Проникнуть вглубь прошлого — прочитать прошлое.
Интерпретация мира в связи с техникой, в свете техники. Мир, доступный прочтению, дешифровке.
Чтобы подвести итог, скажу, что вера в неизменность прошлого является следствием дефекта духовного зрения. Мне скажут: "Само по себе прошлое неподвижно, изменяется только наше отношение к нему. Но не нужно ли здесь быть идеалистом и считать, что прошлое неотделимо от нашего к нему отношения?" Еще могут сказать: "Является незыблемым фактом, что Пьер совершил такое-то действие в такой-то момент времени; но только интерпретация этого действия может быть различной, и она является внешней по отношению к реальности самого Пьера и его действия". Но я уверен, что это последнее утверждение неверно, хотя совершенно не могу этого показать. Мне кажется, что реальность Пьера — бесконечно трансцендентная по отношению к его действию — вовлекается в эту интерпретацию, которая возобновляет и воссоздает его действие.
Возможно, эта идея абсурдна; посмотрим. Но я охотно бы сказал, что реальность Пьера каким-то образом составляет одно целое с его возможностями, осуществляющимися в его действиях, в той данности, которая претендует считаться неизменяемой. Это бесконечно ясно на высшем плане, на христологическом уровне, но становится все более и более смутным и неопределенным по мере погружения в обыденность. Но обыденность — это лишь предел; значение романтизма состоит в том, что он показал нам, что его не существует и не может существовать.

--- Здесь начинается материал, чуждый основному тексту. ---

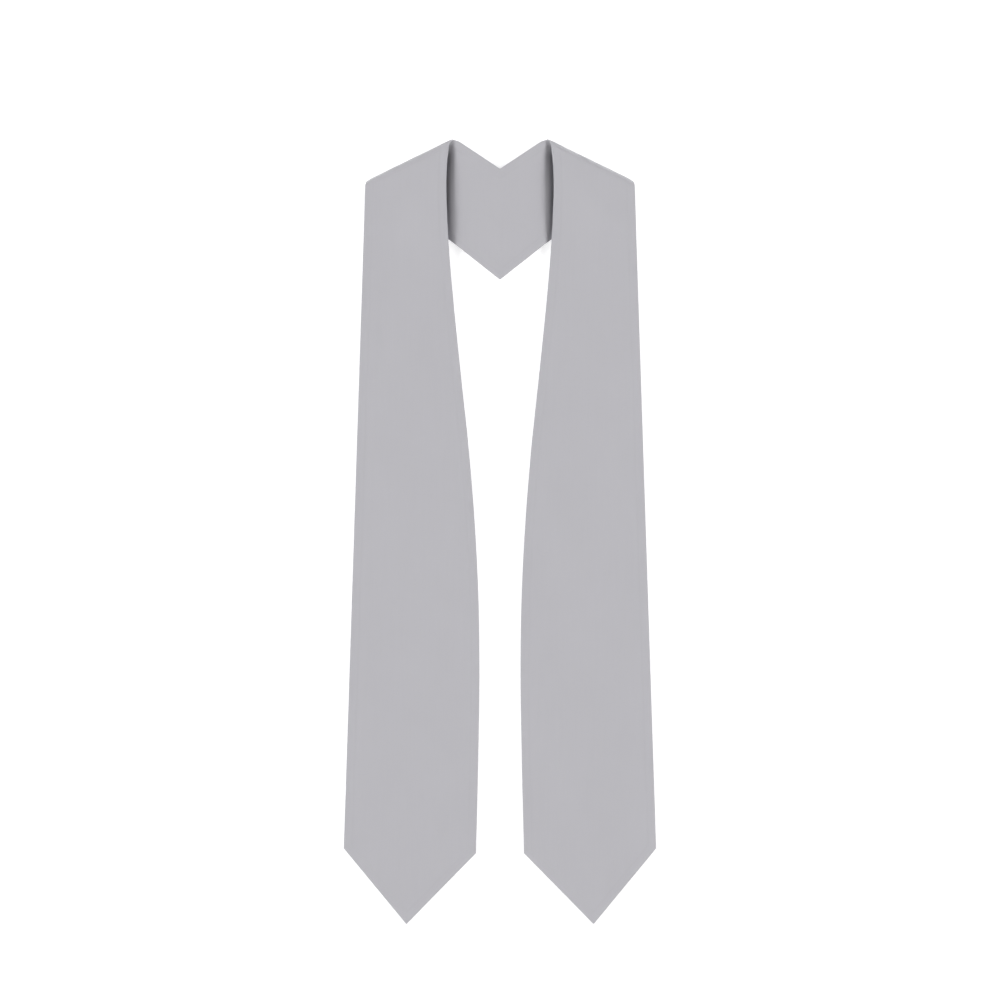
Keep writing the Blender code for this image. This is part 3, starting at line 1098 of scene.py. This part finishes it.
def place_softbox(name, softbox, azimuth):
    """Puts a softbox round the middle of the stole. Azimuth 0 is to its right and 90 towards the neck."""
    data = bpy.data.lights.new(name, "AREA")
    data.shape = "RECTANGLE"
    data.size = softbox.wide
    data.size_y = softbox.tall
    data.energy = softbox.power
    turn, lift = math.radians(azimuth), math.radians(softbox.elevation)
    level = math.cos(lift)
    where = LAMP_DISTANCE * Vector((math.cos(turn) * level, math.sin(turn) * level, math.sin(lift)))
    box = bpy.data.objects.new(name, data)
    box.location = where
    box.rotation_mode = "QUATERNION"
    box.rotation_quaternion = where.to_track_quat("Z", "Y")
    bpy.context.scene.collection.objects.link(box)


place_softbox("left_softbox", SIDE_SOFTBOX, 180.0)
place_softbox("right_softbox", SIDE_SOFTBOX, 0.0)
for number, azimuth in enumerate(LOW_DIRECTIONS):
    place_softbox(f"low_softbox_{number}", LOW_SOFTBOX, azimuth)
print(2 + len(LOW_DIRECTIONS), "softboxes")

# %% [markdown]
# ## The room
#
# The camera sees the room as white, like the picture's background. The room itself gives very little
# light, or it would fill the dark shade beside the neck. The Light Path node tells the two apart.

# %% White room
ROOM_LIGHT = 0.03

world = bpy.data.worlds.new("studio")
world.use_nodes = True
bpy.context.scene.world = world
room = world.node_tree.nodes["Background"]
room.inputs["Color"].default_value = (1.0, 1.0, 1.0, 1.0)
seen = world.node_tree.nodes.new("ShaderNodeLightPath")
strength = world.node_tree.nodes.new("ShaderNodeMapRange")
strength.inputs["To Min"].default_value = ROOM_LIGHT
strength.inputs["To Max"].default_value = 1.0
feed(world.node_tree, strength.inputs["Value"], seen.outputs["Is Camera Ray"])
feed(world.node_tree, room.inputs["Strength"], strength.outputs["Result"])
bpy.context.scene.view_settings.view_transform = "Standard"
print("room light", ROOM_LIGHT)

# %% [markdown]
# ## The camera
#
# It looks straight down from almost ten metres through a long lens, because the picture shows no
# perspective. The picture's width and centre come from the size of the stole in it.

# %% Camera above the table
PICTURE_WIDTH = 1.1653
PICTURE_CENTRE_Y = 0.0368
LENS = 300.0
SENSOR = 36.0

camera_data = bpy.data.cameras.new("overhead_camera")
camera_data.lens = LENS
camera_data.sensor_width = SENSOR
camera = bpy.data.objects.new("overhead_camera", camera_data)
camera.location = (0.0, PICTURE_CENTRE_Y, PICTURE_WIDTH * LENS / SENSOR)
bpy.context.scene.collection.objects.link(camera)
bpy.context.scene.camera = camera
print(f"camera {camera.location.z:.1f} m above the table")
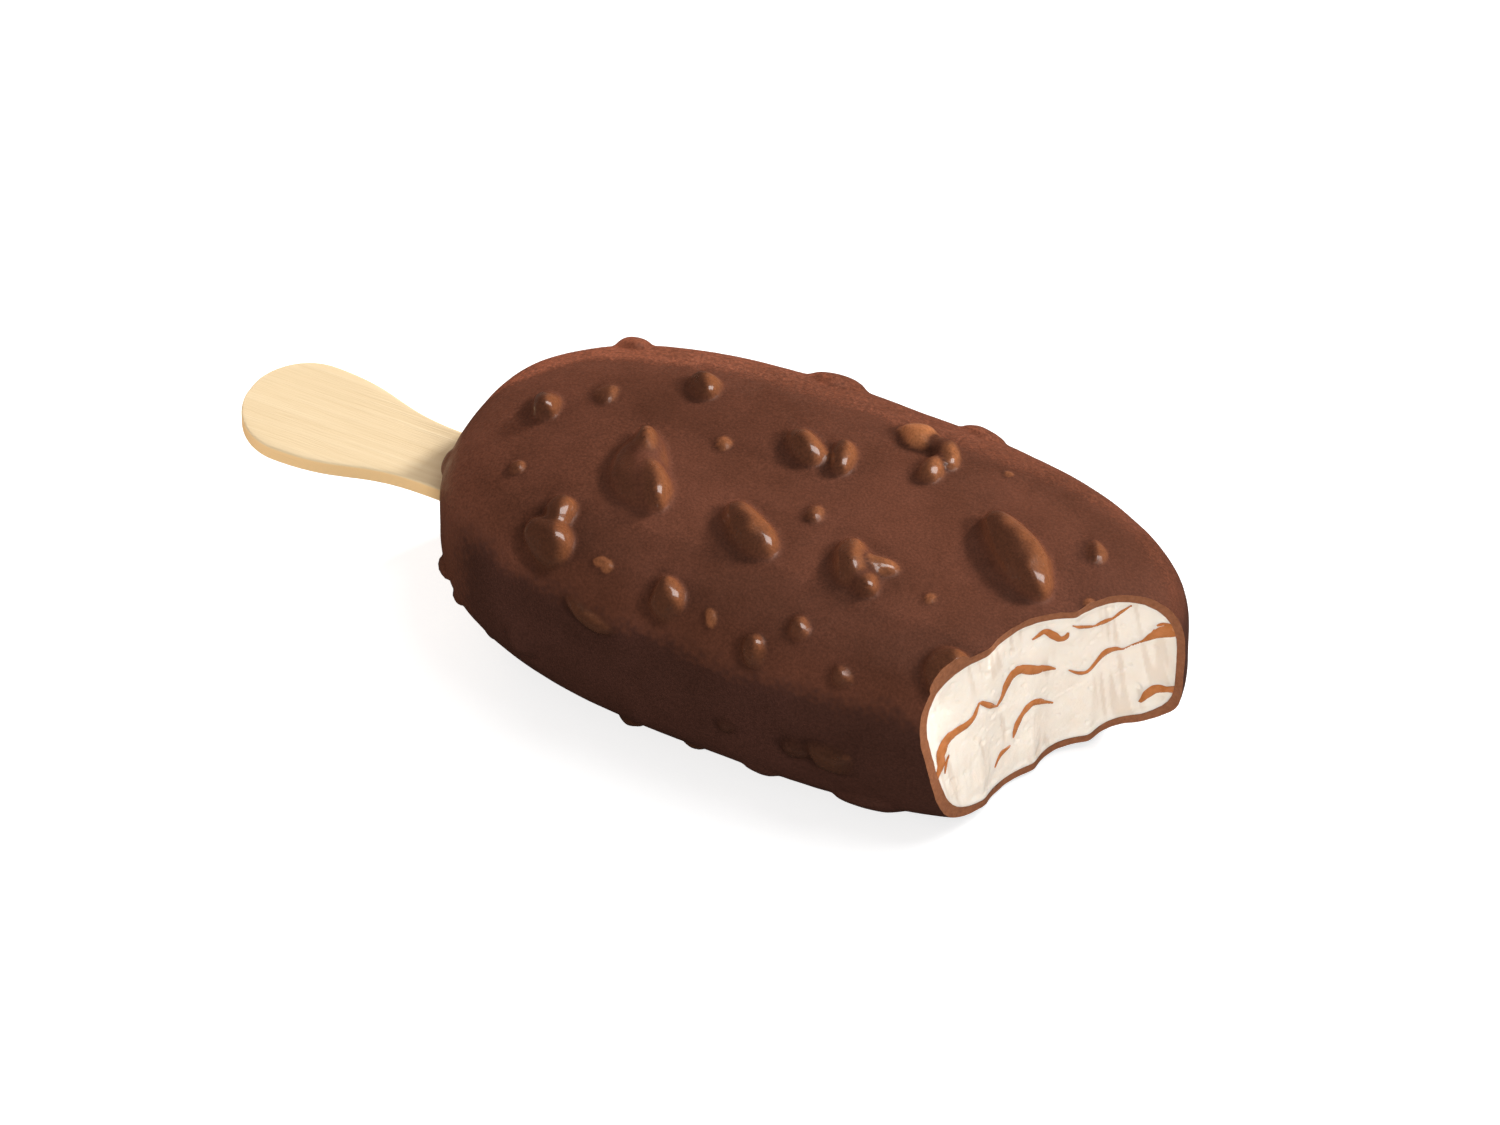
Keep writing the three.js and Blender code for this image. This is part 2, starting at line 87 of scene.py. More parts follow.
# Nuts: x, y, z near the surface, length, width, height, turn in degrees, how pale each shows (-1 where
# thick chocolate hides it), and how much of it is chopped off flat.
NUTS = [
    (-33.6, 1, 11.3, 5, 3.2, 2, -64, 0.2, 0.3),
    (-28.3, 5.4, 12, 3.2, 2.6, 0.6, -64, 0.5, 0.5),
    (-19.1, 11.3, 12.3, 4.5, 3.8, 1.5, -64, 0.3, 0.8),
    (-20.2, -1.3, 12.7, 6, 2.8, 2.6, -66, 0.3, 0),
    (-19.2, -4.5, 12.6, 10.4, 6, 1.6, -62, 0.1, 0),
    (-32.4, -8.8, 11.2, 1.9, 1.6, 0.5, -64, 0.6, 0),
    (-24.6, -13.4, 11.6, 4.4, 3.3, 1.8, -64, 0.3, 0),
    (-24.2, -17, 10.4, 6.6, 5, 2.3, -42, 0.2, 0),
    (-8.4, -19.2, 10.5, 5, 3.8, 1.7, -60, 0.3, 0.3),
    (-3.8, -7.8, 12.7, 9.3, 4.3, 2.2, -38, 0.3, 0),
    (1.4, -2.2, 12.8, 2.4, 1.8, 0.7, -64, 0.6, 0),
    (-4.2, 6.8, 12.7, 6.6, 3.6, 1.8, -37, 0.4, 0),
    (0.2, 7.2, 12.7, 5.4, 2.8, 1.6, -64, 0.4, 0),
    (6.2, 14.5, 12.2, 5.2, 4, 1.5, -20, 1, 0.5),
    (9.2, 14, 12.3, 4.2, 2.2, 0.9, -10, 0.8, 0),
    (10.6, 12.9, 12.3, 4.4, 2.2, 1.4, -64, 0.7, 0),
    (9.9, 9.7, 12.6, 3.6, 2.5, 1.4, -64, 0.6, 0),
    (8.3, -7.2, 12.7, 7.4, 3.8, 1.9, -60, 0.4, 0),
    (10.9, -6.6, 12.7, 5, 2.6, 1.2, 22, 0.7, 0),
    (11.2, -9.4, 12.6, 3.4, 2.4, 1.3, -50, 0.3, 0),
    (24, 2.1, 12.3, 13.2, 5.4, 3, -39, 0.3, 0),
    (31.2, 7.4, 11.5, 3.3, 2.4, 0.7, -64, 0.5, 0.4),
    (7, -17.6, 11.3, 2.8, 2, 0.8, -64, 0.5, 0),
    (3.1, -21.2, 9.1, 3.8, 3, 1.2, -64, 0.3, 0.4),
    (13.7, -20.5, 9.3, 2.6, 2.3, 0.8, -64, 0.4, 0.5),
    (24.5, -16.2, 10.8, 6.4, 4.8, 1.4, -64, 0.4, 0.2),
    (-30.7, 16.8, 8.8, 4.6, 3.3, 1, 110, -1, 0),
    (-7.2, 21, 9.2, 5.6, 4.8, 1.2, 0, -1, 0),
    (11.2, 21, 9.1, 4.4, 3.8, 0.8, 0, -1, 0),
    (-42.9, -6, 5, 2.2, 2, 0.4, 0, -1, 0.3),
    (-40.1, -12.3, -4.9, 2.8, 2.4, 0.7, 0, 0, 0.3),
    (-37.2, -14.7, -6.3, 1.8, 1.6, 0.5, 0, 0, 0),
    (13.6, -23, -1.7, 6.2, 3.8, 1.3, -15, 0.3, 0.6),
    (9.4, -23, -2, 3, 2.6, 0.9, 0, 0, 0.3),
    (0.8, -23, -2, 1.9, 1.7, 0.7, 0, 0, 0),
    (-17.1, -22.2, 6.4, 6.4, 2.2, 1.2, -12, 0.4, 0.3),
    (-26.3, -20.8, -2.8, 4.2, 3.4, 1.1, 10, -1, 0),
    (17, -20.2, -9.2, 7, 4.6, 0.8, 5, -1, 0.4),
    (4.1, -21.1, -9.2, 2.8, 2.4, 0.4, 0, -1, 0.3),
    (-16.5, -6.3, 12.6, 6.8, 3.4, 2.6, -52, 0.3, 0),
]
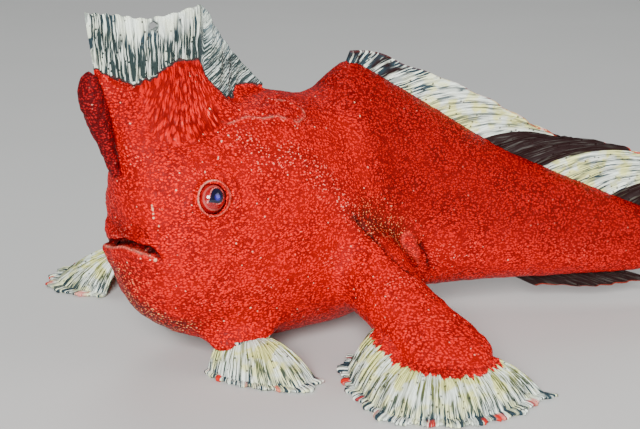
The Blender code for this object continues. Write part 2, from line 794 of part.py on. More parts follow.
# The origin is on the floor, under the middle of the whole fish
corners = [v.co for obj in nodes for v in obj.data.vertices]
low = Vector([min(c[k] for c in corners) for k in range(3)])
high = Vector([max(c[k] for c in corners) for k in range(3)])
handfish = bpy.data.objects.new("handfish", None)
bpy.context.scene.collection.objects.link(handfish)
handfish.location = (-(low.x + high.x) / 2, -(low.y + high.y) / 2, -low.z)
for obj in nodes:
    obj.parent = handfish
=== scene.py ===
import math

import bmesh
import bpy
import numpy as np
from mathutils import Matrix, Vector, kdtree


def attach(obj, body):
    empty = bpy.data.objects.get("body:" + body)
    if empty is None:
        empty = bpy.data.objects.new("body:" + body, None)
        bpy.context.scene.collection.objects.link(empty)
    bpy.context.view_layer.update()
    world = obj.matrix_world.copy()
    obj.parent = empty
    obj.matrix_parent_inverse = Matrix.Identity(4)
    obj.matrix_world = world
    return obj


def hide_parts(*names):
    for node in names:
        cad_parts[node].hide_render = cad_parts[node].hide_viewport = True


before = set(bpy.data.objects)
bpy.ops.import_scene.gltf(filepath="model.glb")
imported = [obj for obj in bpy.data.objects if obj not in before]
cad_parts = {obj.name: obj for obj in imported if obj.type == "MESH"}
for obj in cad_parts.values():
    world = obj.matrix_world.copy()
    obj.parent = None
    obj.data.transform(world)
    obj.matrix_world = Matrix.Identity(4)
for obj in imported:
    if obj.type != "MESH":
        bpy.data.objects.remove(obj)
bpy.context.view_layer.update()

# Skin: one red, warty hide covers the head, trunk, tail, arms and the short legs with
# no seam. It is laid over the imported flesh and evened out, and then its folds, lips,
# lids and flutes are drawn up in it. Lengths are in millimetres.

MM = 0.001
FLESH = ("head", "torso", "tail", "pectoral_arm_left", "pectoral_arm_right")
SEAM_FILL = 0.3          # swells each part, so that the cuts between them close
HIDE_GRAIN = 0.25        # edge length of the hide's faces
HIDE_PRESSED = 0.05      # how far under the flesh's face it is pressed, under its folds
HIDE_OFF_FLOOR = 0.3

# The body axis, seen from above: it starts under the mouth and bends at the neck
AXIS_START = (-53.795, -8.878)
HEAD_TURN, TAIL_TURN = 14.0, -18.0
BEND_FROM, BEND_TO = 24.6, 54.6
AXIS_STEP = 0.25


def ease(value, start, end):
    t = np.clip((value - start) / (end - start), 0.0, 1.0)
    return t * t * (3.0 - 2.0 * t)


def hump(distance, width):
    return np.exp(-(distance / width) ** 2)


axis_at = np.arange(-20.0, 140.1, AXIS_STEP)
axis_turn = np.radians(HEAD_TURN + (TAIL_TURN - HEAD_TURN) * ease(axis_at, BEND_FROM, BEND_TO))


def running_sum(rates):
    total = np.concatenate(([0.0], np.cumsum((rates[1:] + rates[:-1]) / 2.0 * AXIS_STEP)))
    return total - np.interp(0.0, axis_at, total)


axis_x = AXIS_START[0] + running_sum(np.cos(axis_turn))
axis_y = AXIS_START[1] + running_sum(np.sin(axis_turn))


def place(along, side, height):
    """Points of the model at places on the body: along its axis, to its right and up."""
    along, side, height = np.broadcast_arrays(np.asarray(along, float), side, height)
    angle = np.interp(along, axis_at, axis_turn)
    return np.stack([np.interp(along, axis_at, axis_x) - np.sin(angle) * side,
                     np.interp(along, axis_at, axis_y) + np.cos(angle) * side, height], -1)


def on_body(points):
    """The other way round: along, side and height of points of the model."""
    along = points[:, 0] - AXIS_START[0]
    curl = np.gradient(axis_turn, axis_at)
    for _ in range(40):
        angle = np.interp(along, axis_at, axis_turn)
        dx = points[:, 0] - np.interp(along, axis_at, axis_x)
        dy = points[:, 1] - np.interp(along, axis_at, axis_y)
        side = dy * np.cos(angle) - dx * np.sin(angle)
        ahead = dx * np.cos(angle) + dy * np.sin(angle)
        along = along + ahead / np.maximum(1.0 - np.interp(along, axis_at, curl) * side, 0.3)
    return along, side, points[:, 2]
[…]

Моя история для меня непроницаема; она моя лишь постольку, поскольку мне не ясна. В этом смысле она не может быть интегрирована в мою систему и, возможно, даже ее разрушает.
Все это, я чувствую, должно быть проработано. В сущности, "моя история" — понятие неясное. С одной стороны, я рассматриваю себя как предмет возможной биографии. С другой, говоря о некоем собственном внутреннем опыте, я разоблачаю иллюзию, которая составляет сердцевину всякой биографии, я расцениваю всякую биографию как фикцию (на это указывает моя заметка о статье Гоголя, прсвященной Шлецеру).
Подумать об автономии: мне кажется, что можно законно говорить об автономии лишь в плане управления. Может ли познание — акт познания или его результат — быть уподоблено управлению?
Управление родовым имением, состоянием. Сама жизнь уподобляется имуществу и рассматривается как подлежащая управлению. Здесь есть место для автономии; но чем ближе мы подходим к творчеству, тем меньше можно говорить об автономии, или о ней можно говорить только на низшем уровне, связанном с использованием: художник, пользующийся своим дарованием, например.
Идея автономных (научных) дисциплин; она также интерпретируется в связи с управлением. Идея определенного предмета эксплуатации, имущества или капитала, которые используются по какому-либо назначению.
Эта идея теряет всякий смысл по мере восхождения к понятию философского мышления. Да, это так; дисциплина рассматривается как поле или способ эксплуатации.
Связать это с самим понятием истины; объяснить понятие скрытых очертаний, которое используют те, кто верит, что разум должен быть автономен в поисках истины. Это мне пока еще не вполне ясно. Мне кажется, что всегда исходят из двойного понятия поля, которое необходимо для эксплуатации, и оборудования, которое сделало бы ее возможной. Как будто мы отказались признать, что это оборудование может быть предельно совершенным. Идея жульничества, которую объявляют невозможной для реального осуществления.
Я стараюсь думать, что идея автономии связана с определенным родом редукции или обособления субъекта. Чем полнее я погружаюсь в деятельность, тем менее законно можно говорить, что я автономен (в этом смысле философ менее автономен, чем ученый, сам ученый менее автономен, чем инженер). Автономия связана с существованием некоторой строго ограниченной сферы деятельности. Если это так, вся кантианская этика основывается на чудовищных противоречиях, на спекулятивной аберрации.
Моя жизнь, рассмотренная во всей полноте ее содержания — предположим, что такое рассмотрение возможно — не кажется мне руководимой (ни мной, ни кем-то другим). И именно потому, что я сознаю ее непостижимой (см. записи от 8 февраля). Между управляющим и управляемым должно существовать известное соответствие, которое здесь исчезает. В системе моей жизни управление подразумевает искажение (впрочем, искажение, необходимое в одном отношении, но кощунственное в других).